1.Heat oven to 450 degrees F. Lightly oil two large rimmed baking sheets. Beat the egg and egg whites together in a shallow bowl. Place the bread crumbs and flour in separate shallow bowls. Add 1 tablespoon oil to the bread crumbs and mix to combine.

2. Slice the eggplants into 1/2-inch-thick rounds. Dip the eggplant rounds in the flour, then the eggs (letting any excess drip off), and finally in the bread crumb mixture, pressing gently to help them adhere; transfer to the prepared baking sheets. Roast until the eggplant is golden brown, 15 to 20 minutes. Reduce oven temperature to 400 degrees F.

3. In the meanwhile, in a big bowl, combine the cottage cheese, ricotta, 1 cup mozzarella, 1/2 cup Romano, and 1/2 teaspoon pepper. Fold in the basil and parsley.

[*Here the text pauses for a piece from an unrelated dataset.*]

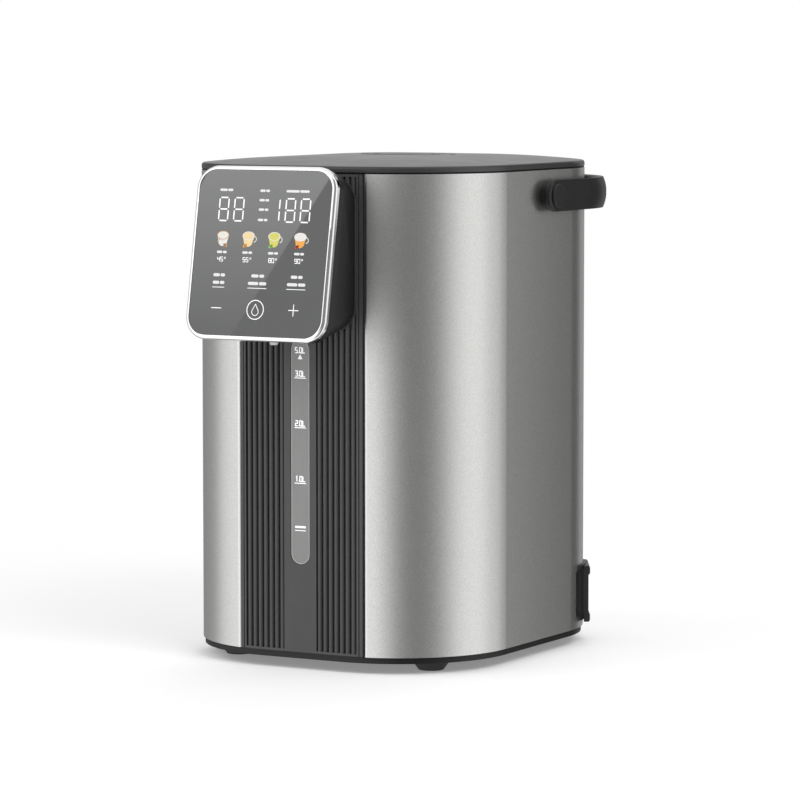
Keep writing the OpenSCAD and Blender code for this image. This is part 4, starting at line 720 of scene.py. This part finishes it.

4. Spread 1/2 cup marinara on the bottom of a baking dish. Top with a layer of eggplant (8 to 12 slices) and 1/2 cup marinara, and dollop with a third of the ricotta mixture (about 1 1/2 cups). Repeat eggplant, marinara, and ricotta layers twice. Top with the remaining 1/2 cup marinara. Sprinkle with the remaining 1/2 cup mozzarella and 2 tablespoons Romano.

5. Cover the dish tightly with an oiled piece of foil and bake for 20 minutes. Uncover and bake until the top is light golden brown, 20 to 25 minutes more. Let stand for 10 minutes before serving.